His qualities are all laid out in Graham’s novels, to which Debbie Horsfield’s pacy adaptation is remarkably faithful. This is a man with a past, who has left his native Cornwall to fight in the American revolution under the shadow of gambling debts and an assault on an excise officer. He is not averse to a pretty whore or an evening gaming and drinking. His inner monologues are troubled and his dialogue argumentative. But as soon as he returns, we realise he is not only good-looking but also good. “The Poldarks had always been on good terms with their tenants. Distinction of class was not absent; it was understood so clearly that nobody needed to emphasise it; but … polite convention was not allowed to stand in the way of common sense.”
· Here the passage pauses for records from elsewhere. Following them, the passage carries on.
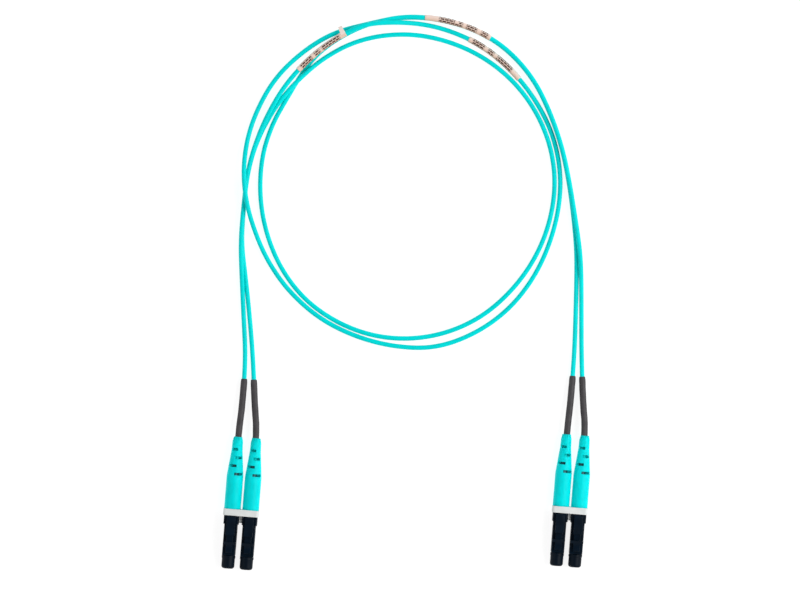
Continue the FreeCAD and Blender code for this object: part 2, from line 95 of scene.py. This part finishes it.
# The camera looks straight down at the cord.
def makeCamera(values):
    low, high = cadBox
    data = bpy.data.cameras.new("camera")
    data.lens = values["lens"]
    data.clip_start = values["nearest"] * mm
    camera = bpy.data.objects.new("camera", data)
    bpy.context.scene.collection.objects.link(camera)
    distance = values["viewWidth"] * values["lens"] / data.sensor_width
    camera.location = (
        (low[0] + high[0]) / 2 + values["offset"][0] * mm,
        (low[1] + high[1]) / 2 + values["offset"][1] * mm,
        distance,
    )
    camera.rotation_euler = (0, 0, math.radians(values["turn"]))
    bpy.context.scene.camera = camera


# An sRGB hex colour in linear light.
def linear(hexColour):
    channels = [int(hexColour[i:i + 2], 16) / 255 for i in (1, 3, 5)]
    curved = [c / 12.92 if c < 0.04045 else ((c + 0.055) / 1.055) ** 2.4 for c in channels]
    return (*curved, 1.0)


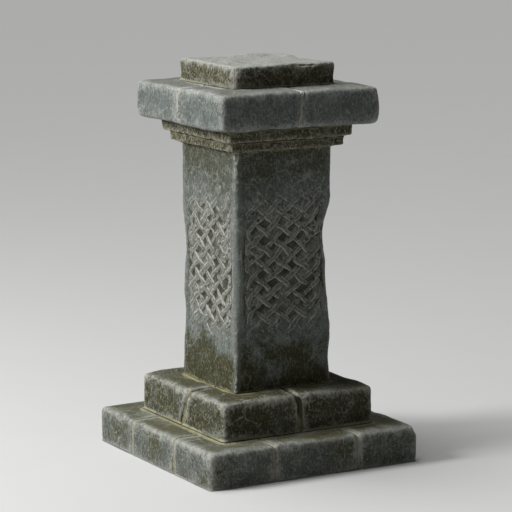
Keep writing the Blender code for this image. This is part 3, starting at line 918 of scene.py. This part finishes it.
def bare_stone(g):
    """Cloudy stone, with faint streaks running down the sides and paler upper faces."""
    look = g.look
    body = g.mix(g.ramp(g.cloud, 0.36, 0.64), look["dark"], look["mid"])
    body = g.mix(g.times(g.ramp(g.streak, 0.50, 0.66), g.times(g.side, 0.28)), body, look["pale"])
    body = g.mix(g.times(g.ramp(g.cloud, 0.10, 0.50), g.times(g.top, 0.80)), body, look["top"])
    if g.kind == "shaft":
        body = g.mix(g.times(g.mask("carved"), 0.60), body, CARVED)
    return body


def stain_share(g):
    """Share of stain: in blotches down the sides, on the tops, by the seams, and in pits as dirt and
    painted shade.
    """
    look = g.look
    level = 0.64 - 0.26 * look["side_stain"]
    growth = g.ramp(g.plus(g.times(g.blotch, 0.50), g.times(g.streak, 0.50)), level, level + 0.12)
    stained = g.times(g.times(growth, g.side), 0.90)
    inner = g.minus(g.plus(g.blotch, g.times(g.cloud, 0.4)), g.times(g.edge, 0.7))
    stained = g.most(stained, g.times(g.times(g.ramp(inner, 0.48, 0.74), g.top), look["top_stain"]))
    damp = g.ramp(g.plus(g.mask("damp"), g.times(g.minus(g.cloud, 0.58), 1.6)), 0.05, 0.55)
    stained = g.most(stained, g.times(damp, 0.80))
    if g.kind == "shaft":
        stained = g.most(stained, shaft_stain(g))
    # Pits and hollows take the stain: partly dirt, partly painted shade
    return g.most(stained, g.times(g.ramp(g.hollow_dirt_and_shade, 0.1, 0.9), 0.80))


def shaft_stain(g):
    """Share of olive stain, partly painted shade under the mouldings, and denser stain rising from the
    foot.
    """
    ragged = g.plus(g.times(g.minus(g.blotch, 0.5), 0.55), g.times(g.minus(g.streak, 0.5), 0.12))
    ragged = g.plus(ragged, g.times(g.minus(g.cloud, 0.5), 0.22))
    place = g.plus(g.height, ragged)
    # Under the mouldings the olive stain is partly painted shade
    head = g.times(g.ramp(place, 0.97, 1.17), 0.78)
    foot = g.ramp(g.times(place, -1.0), -0.48, -0.37)
    return g.most(head, foot)


def pale_edges(g, body):
    """Pale edges that break up into grains, thin pale arrises, and pale veins."""
    look = g.look
    worn = g.plus(g.edge, g.plus(g.times(g.uneven, 1.0), g.times(g.minus(g.cloud, 0.5), 0.60)))
    under = g.times(g.ramp(g.times(g.up, -1.0), 0.2, 0.7), 0.45)
    spared = g.minus(1.0, g.plus(g.times(g.top, 0.34), under))
    body = g.mix(g.times(g.times(g.ramp(worn, 0.04, 0.54), look["worn"]), spared), body, look["edge"])
    line = g.ramp(g.plus(g.mask("rim"), g.times(g.uneven, 0.7)), 0.20, 0.70)
    body = g.mix(g.times(line, look["line"]), body, ARRIS)
    vein = g.minus(1.0, g.ramp(g.cracks(7.0, 0.11), 0.002, 0.022))
    vein = g.times(vein, g.ramp(g.noise(11.0, 4.0), 0.44, 0.56))
    return g.mix(g.times(vein, 0.72), body, look["edge"])


def scratches(g):
    """Share of fine pale scratches, on the sides between the knotwork and the mouldings."""
    above = g.minus(1.0, g.times(g.ramp(g.height, 1.05, 1.14), 0.6))
    zone = g.times(g.ramp(g.height, 0.80, 0.94), above)
    line = g.minus(1.0, g.ramp(g.cracks(15.0, 0.16), 0.006, 0.055))
    return g.times(g.times(line, g.ramp(g.noise(16.0, 3.0), 0.42, 0.56)), g.times(zone, 0.80))


def filled_joints(g, body):
    """Pale mortar in the joints, and the dark open joints high on the upper step."""
    joint = g.mask("joint")
    mortar = g.ramp(g.plus(joint, g.times(g.uneven, 1.1)), 0.30, 0.95)
    body = g.mix(g.times(mortar, 0.84), body, g.look["mortar"])
    if g.kind == "upper_step":
        height = g.plus(g.height, g.times(g.minus(g.cloud, 0.5), 0.16))
        facing = g.math('ABSOLUTE', g.part(g.normal, "X"))
        filled = g.times(g.ramp(facing, 0.4, 0.8), 0.65)
        open_joint = g.times(g.ramp(height, *CRACK_HEIGHTS), g.minus(1.0, filled))
        crack = g.times(g.ramp(joint, 0.40, 0.90), open_joint)
        body = g.mix(g.times(crack, 0.95), body, CRACK)
    return body


def seam_crust(g, body):
    """Lichen in patches along the seams between the courses."""
    patchy = g.plus(g.times(g.uneven, 1.3), g.times(g.minus(g.cloud, 0.52), 2.6))
    crust = g.times(g.ramp(g.plus(g.mask("seam"), patchy), 0.38, 0.95), 0.72)
    fringe = g.times(g.ramp(g.plus(g.mask("fringe"), patchy), 0.20, 1.00), g.times(g.top, 0.65))
    return g.mix(g.most(crust, fringe), body, g.look["crust"])


# Stage

def floor():
    """A plain pale floor."""
    bm = bmesh.new()
    bmesh.ops.create_circle(bm, cap_ends=True, segments=96, radius=FLOOR_RADIUS)
    mesh = bpy.data.meshes.new("floor")
    bm.to_mesh(mesh)
    bm.free()
    thing = bpy.data.objects.new("floor", mesh)
    bpy.context.scene.collection.objects.link(thing)
    paint = Graph("floor_paint")
    tint = paint.mix(paint.noise(3.0, 2.0), FLOOR_DARK, FLOOR_LIGHT)
    shader = paint.add('ShaderNodeBsdfPrincipled', {"Base Color": tint, "Roughness": 0.95,
                                                    "Specular IOR Level": 0.05})
    paint.add('ShaderNodeOutputMaterial', {"Surface": shader.outputs[0]})
    mesh.materials.append(paint.material)


def lights():
    """Soft light, mostly from the left, with a wide sun overhead and a faint sky."""
    scene = bpy.context.scene
    light = bpy.data.lights.new("key", 'AREA')
    light.shape = 'DISK'
    light.size = KEY_SIZE
    light.energy = KEY_POWER
    key = bpy.data.objects.new("key", light)
    key.location = KEY_PLACE
    key.rotation_euler = (Vector(KEY_AIM) - Vector(KEY_PLACE)).to_track_quat('-Z', 'Y').to_euler()
    scene.collection.objects.link(key)

    sun = bpy.data.lights.new("overhead", 'SUN')
    sun.energy = SUN_STRENGTH
    sun.angle = math.radians(SUN_SPREAD)
    overhead = bpy.data.objects.new("overhead", sun)
    overhead.rotation_euler = (math.radians(SUN_TILT[0]), math.radians(SUN_TILT[1]), 0)
    scene.collection.objects.link(overhead)

    scene.world = scene.world or bpy.data.worlds.new("studio")
    scene.world.use_nodes = True
    sky = scene.world.node_tree.nodes["Background"]
    sky.inputs["Color"].default_value = SKY_COLOUR
    sky.inputs["Strength"].default_value = SKY_STRENGTH
    scene.view_settings.view_transform = 'Standard'


def camera():
    """The camera at the photograph's viewing angle."""
    azimuth, elevation = math.radians(VIEW_AZIMUTH), math.radians(VIEW_ELEVATION)
    back = Vector((math.sin(azimuth) * math.cos(elevation),
                   -math.cos(azimuth) * math.cos(elevation), math.sin(elevation)))
    aim = Vector((math.cos(azimuth), math.sin(azimuth), 0)) * VIEW_AIM_SIDE
    aim.z = VIEW_AIM_HEIGHT
    lens = bpy.data.cameras.new("camera")
    lens.lens = VIEW_LENS
    lens.clip_end = 200.0
    thing = bpy.data.objects.new("camera", lens)
    thing.location = aim + back * VIEW_DISTANCE
    thing.rotation_euler = (-back).to_track_quat('-Z', 'Y').to_euler()
    bpy.context.scene.collection.objects.link(thing)
    bpy.context.scene.camera = thing


camera()
floor()
lights()
materials = {kind: stone_material(kind) for kind in LOOKS}
for node in sorted(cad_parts):
    if node == "carved_shaft":
        shaft_piece(materials["shaft"])
        continue
    name = course_of(node)
    kind = "moulding" if name in ("neck_slab", "cornice") else name
    weathered_stone(node, COURSES[name], materials[kind])
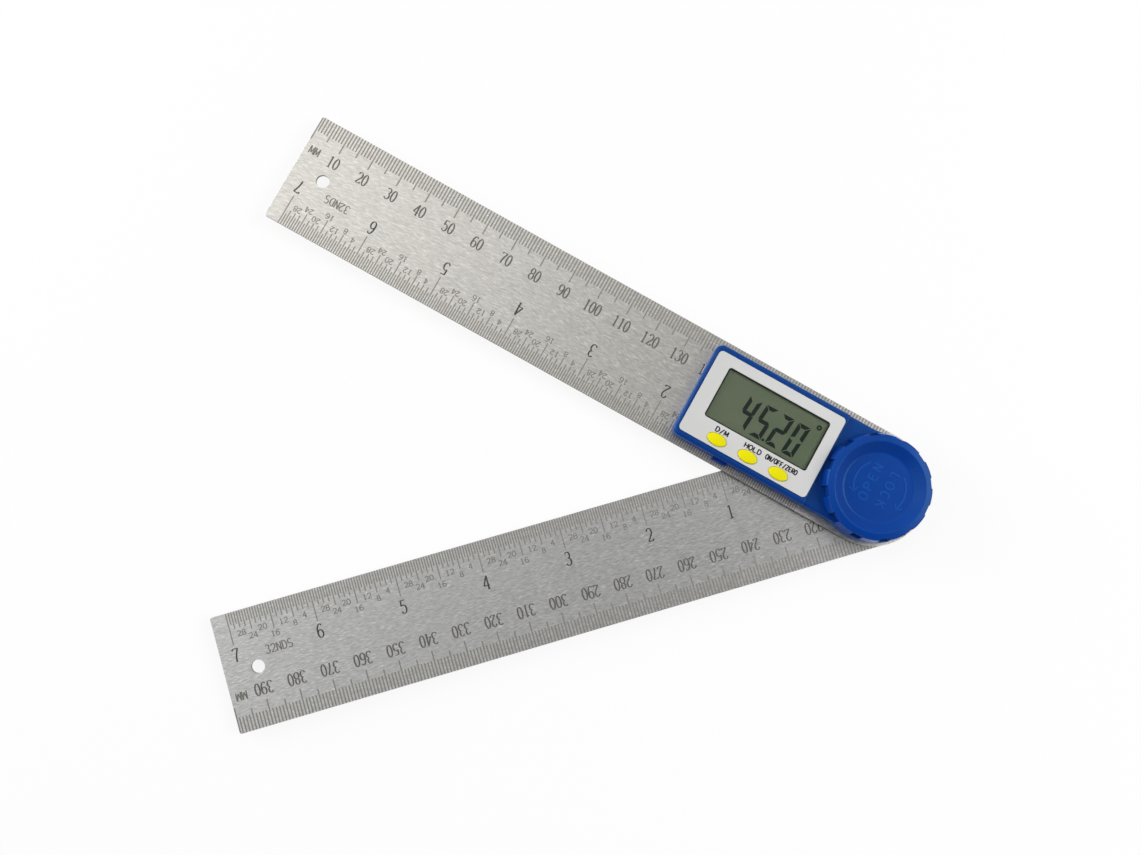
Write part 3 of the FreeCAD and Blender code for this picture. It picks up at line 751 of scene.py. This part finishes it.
def arrow(start, end):
    """Curved arrow that points from a start angle to an end angle."""
    shaft = [on_arrow(ARROW_RADIUS, start + (end - start) * step / SHAFT_STEPS)
             for step in range(SHAFT_STEPS + 1)]
    relief.ribbon(shaft, [SHAFT_WIDTH * MM] * len(shaft))
    way = 1 if end > start else -1
    for spread in (-ARROW_SPREAD, ARROW_SPREAD):
        wing = [on_arrow(ARROW_RADIUS + spread, end - way * 5),
                on_arrow(ARROW_RADIUS, end + way * 4)]
        relief.ribbon(wing, [WING_WIDTH * MM] * 2)


arrow(49.0, -22.0)
arrow(138.0, 213.0)
for word, x, middle, step, turn in (("LOCK", 2.75, 0.4, -3.1, -math.pi / 2),
                                    ("OPEN", -2.85, 0.3, 3.2, math.pi / 2)):
    for index, letter in enumerate(word):
        y = middle + (index - 1.5) * step
        write(relief, letter, x * MM, y * MM, LETTER_HEIGHT * MM, LETTER_WIDTH * MM, turn,
              0.19, 0.17)
# Painted highlight: the raised marks are the knob's own plastic, painted a lighter blue for the
# light their raised strokes catch.
relief_blue_painted_highlight = moulded_paint("relief_blue_painted_highlight", (11, 72, 164), (9, 68, 158), 0.36, 0.35, edge=0.03,
                            sheen=BLUE_SHEEN)
relief.build(relief_blue_painted_highlight, "knob")


# Stage, sizes in metres
FLOOR_SIZE = 6.0
FLOOR_LEVEL = -0.05 * MM
FLOOR_TONE = 0.93
NEAR_AND_FAR = (0.4, 1.3)
WHITE_SHARES = (0.84, 1.0)


def stage_floor():
    bpy.ops.mesh.primitive_plane_add(size=FLOOR_SIZE, location=(0, 0, FLOOR_LEVEL))
    floor = bpy.context.object
    floor.name = "floor"
    material = bpy.data.materials.new("pale_floor")
    tree = emptied_tree(material)
    output = tree.nodes.new("ShaderNodeOutputMaterial")
    diffuse = tree.nodes.new("ShaderNodeBsdfDiffuse")
    diffuse.inputs["Color"].default_value = (FLOOR_TONE, FLOOR_TONE, FLOOR_TONE, 1.0)
    glow = tree.nodes.new("ShaderNodeEmission")
    glow.inputs["Strength"].default_value = 1.0
    mix = tree.nodes.new("ShaderNodeMixShader")
    share = tree.nodes.new("ShaderNodeMath")
    share.operation = "MULTIPLY"
    tree.links.new(white_with_distance(tree), share.inputs[1])
    tree.links.new(seen_directly(tree), share.inputs[0])
    tree.links.new(share.outputs[0], mix.inputs[0])
    tree.links.new(diffuse.outputs[0], mix.inputs[1])
    tree.links.new(glow.outputs[0], mix.inputs[2])
    tree.links.new(mix.outputs[0], output.inputs["Surface"])
    floor.data.materials.append(material)


def white_with_distance(tree):
    """Share of plain white in the floor: it keeps shadows near the part and has no horizon."""
    coordinates = tree.nodes.new("ShaderNodeTexCoord")
    distance = tree.nodes.new("ShaderNodeVectorMath")
    distance.operation = "LENGTH"
    share = tree.nodes.new("ShaderNodeMapRange")
    share.inputs["From Min"].default_value, share.inputs["From Max"].default_value = NEAR_AND_FAR
    share.inputs["To Min"].default_value, share.inputs["To Max"].default_value = WHITE_SHARES
    tree.links.new(coordinates.outputs["Object"], distance.inputs[0])
    tree.links.new(distance.outputs["Value"], share.inputs["Value"])
    return share.outputs["Result"]


def seen_directly(tree):
    """1 for rays from the camera and for rays that gloss or glass sends on."""
    path = tree.nodes.new("ShaderNodeLightPath")
    sources = [path.outputs[name] for name in ("Is Camera Ray", "Is Glossy Ray",
                                               "Is Transmission Ray")]
    result = sources[0]
    for source in sources[1:]:
        largest = tree.nodes.new("ShaderNodeMath")
        largest.operation = "MAXIMUM"
        tree.links.new(result, largest.inputs[0])
        tree.links.new(source, largest.inputs[1])
        result = largest.outputs[0]
    return result


# Sky brightness overhead, how it grows along X and Y, its range, and its value near the horizon
SKY_ABOVE = 0.42
SKY_LEAN = (-2.7, 0.75, 0.0)
SKY_RANGE = (0.04, 1.25)
SKY_ASIDE = 0.45
SKY_STEEPNESS = (0.35, 0.75)


def stage_world():
    """White for the camera; overhead, the sky that lights the part is brighter towards -X."""
    world = bpy.data.worlds.new("studio")
    bpy.context.scene.world = world
    tree = emptied_tree(world)
    output = tree.nodes.new("ShaderNodeOutputWorld")
    background = tree.nodes.new("ShaderNodeBackground")
    background.inputs["Color"].default_value = (1.0, 1.0, 1.0, 1.0)
    direction = tree.nodes.new("ShaderNodeTexCoord")
    lean = tree.nodes.new("ShaderNodeVectorMath")
    lean.operation = "DOT_PRODUCT"
    lean.inputs[1].default_value = SKY_LEAN
    sky = tree.nodes.new("ShaderNodeMapRange")
    low, high = SKY_RANGE
    sky.inputs["From Min"].default_value = low - SKY_ABOVE
    sky.inputs["From Max"].default_value = high - SKY_ABOVE
    sky.inputs["To Min"].default_value = low
    sky.inputs["To Max"].default_value = high
    parts = tree.nodes.new("ShaderNodeSeparateXYZ")
    steep = tree.nodes.new("ShaderNodeMapRange")
    steep.inputs["From Min"].default_value, steep.inputs["From Max"].default_value = SKY_STEEPNESS
    tree.links.new(direction.outputs["Generated"], parts.inputs[0])
    tree.links.new(parts.outputs["Z"], steep.inputs["Value"])
    glow = mix_values(tree, steep.outputs["Result"], SKY_ASIDE, sky.outputs["Result"])
    path = tree.nodes.new("ShaderNodeLightPath")
    seen = mix_values(tree, path.outputs["Is Camera Ray"], glow, 1.0)
    seen = mix_values(tree, path.outputs["Is Transmission Ray"], seen, 1.0)
    tree.links.new(direction.outputs["Generated"], lean.inputs[0])
    tree.links.new(lean.outputs["Value"], sky.inputs["Value"])
    tree.links.new(seen, background.inputs["Strength"])
    tree.links.new(background.outputs[0], output.inputs["Surface"])


LAMP_AIM = Vector((-0.07, -0.03, 0.0))


def lamp(name, place, power, size, in_gloss=True):
    """Square soft lamp aimed at the middle of the part; place in metres."""
    light = bpy.data.lights.new(name, "AREA")
    light.energy = power
    light.size = size
    holder = bpy.data.objects.new(name, light)
    bpy.context.scene.collection.objects.link(holder)
    holder.visible_glossy = in_gloss
    holder.location = Vector(place)
    holder.rotation_mode = "QUATERNION"
    holder.rotation_quaternion = (LAMP_AIM - holder.location).to_track_quat("-Z", "Y")


stage_floor()
stage_world()
lamp("key_lamp", (0.50, 0.50, 0.62), 1.0, 0.35, in_gloss=False)
lamp("side_lamp", (-0.80, -0.12, 0.20), 3.4, 0.4)
lamp("rim_lamp", (0.56, 0.34, 0.70), 4.5, 0.64)


# Camera at the photograph's angle, fitted to the ruler ticks
CAMERA_PLACE = Vector((-0.08485, -0.05748, 0.34715))
CAMERA_RIGHT = Vector((0.872828, 0.48694, 0.03257))
CAMERA_UP = Vector((-0.48793, 0.869375, 0.078174))
CAMERA_BACK = Vector((0.009751, -0.084124, 0.996408))


def photo_camera():
    camera = bpy.data.cameras.new("photo_camera")
    camera.sensor_width = 36.0
    camera.lens = 36.18
    camera.clip_start = 0.01
    camera.clip_end = 20.0
    holder = bpy.data.objects.new("photo_camera", camera)
    bpy.context.scene.collection.objects.link(holder)
    turn = Matrix((CAMERA_RIGHT, CAMERA_UP, CAMERA_BACK)).transposed().to_4x4()
    holder.matrix_world = Matrix.Translation(CAMERA_PLACE) @ turn
    bpy.context.scene.camera = holder


photo_camera()
bpy.context.scene.view_settings.view_transform = "Standard"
He stands for decency, for the rights of man. “He was not as concerned as [his neighbours] about the return of Maria Fitzherbert from the continent, or the scandal of the Queen of France’s necklace. There were families in the district without enough bread and potatoes to keep them alive, and he wanted them to be given gifts in kind, so that the epidemics of December and January should not have such easy prey.” Poldark stands up for poachers, helps fugitives, fights cheats. Explicitly neither Whig nor Tory, he believes in fairness and tries to impose it on a society that is driven and riven by inequality.

Demelza (Eleanor Tomlinson), Ross Poldark (Aidan Turner) in the BBC1 adaptation of Poldark. Photograph: Mike Hogan/BBC

It is this natural impatience with the unkindness of the world – “wanton cruelty to children offended him” – that makes him save the 13-year-old Demelza from her brutal father, and, ultimately, once she is a safer 17, begin one of fiction’s most absorbing love affairs, where social and temperamental differences are gradually overcome by lust, love, devotion and self-knowledge. Now obviously Ross, particularly on TV, has other qualities than his instinctive egalitarianism. He is, as I may have mentioned, handsome – and good at racing around on horses. He drinks too much rum when he is miserable, and pulls Demelza by the hair when they argue bitterly about her actions – a scene notable by its absence from the TV adaptation, since it might have sacrificed sympathy.

Obviously, too, Poldark doesn’t aspire to be a socially accurate picture of conditions in 18th-century Cornwall, though Graham is careful to give his rollicking plot a well-researched historical setting. Much of the appeal of the TV series arguably derives from the fact that it has a twinkle in its eye as it sweeps you past technicolour waves, neatly dressed miners and artfully vivid sunsets. I joke with one Twitter acquaintance that I am watching it for its deep social realism, but we both know that is not entirely true.

However, I don’t think it is fanciful to suggest that the continuing power of Poldark is about more than the Byronic good looks of its hero. It offers an idealised vision of community that is deeply reassuring. Graham was an expert writer of thrillers – including Marnie, later filmed by Alfred Hitchcock – as well as of this historical saga, and like many prolific and successful novelists, he recognised that although literary fiction may be complex, great popular novels have the underlying clarity of a fairytale.

In this reading, Ross is the prince who rejects the isolation of the palace for a better life lived among his grateful subjects; Demelza is the beggar maid who is transformed thanks to her own good heart into his beautiful and wise consort. The forces ranged against them – from dastardly relatives to grasping bankers – will ultimately be vanquished. The fields of England will be green and full of bright flowers, the weak will be cherished and protected by men who are wise but humble and have gleaming chests.

Living, as we do, in a country divided, it’s little wonder that such a picture provides such a popular escape. When it vanishes from our screens, the world will be a little gloomier, and harder to cope with. Poldark is a consolation as well as a romance. That’s why this summer you shouldn’t be surprised to see a lot of dreamy-eyed women sitting on Cornish cliff tops, waiting for a hero to arise who will not only sweep them off their feet but sort out society while he is doing so.

The final episode of Poldark will be screened on BBC1 this Sunday.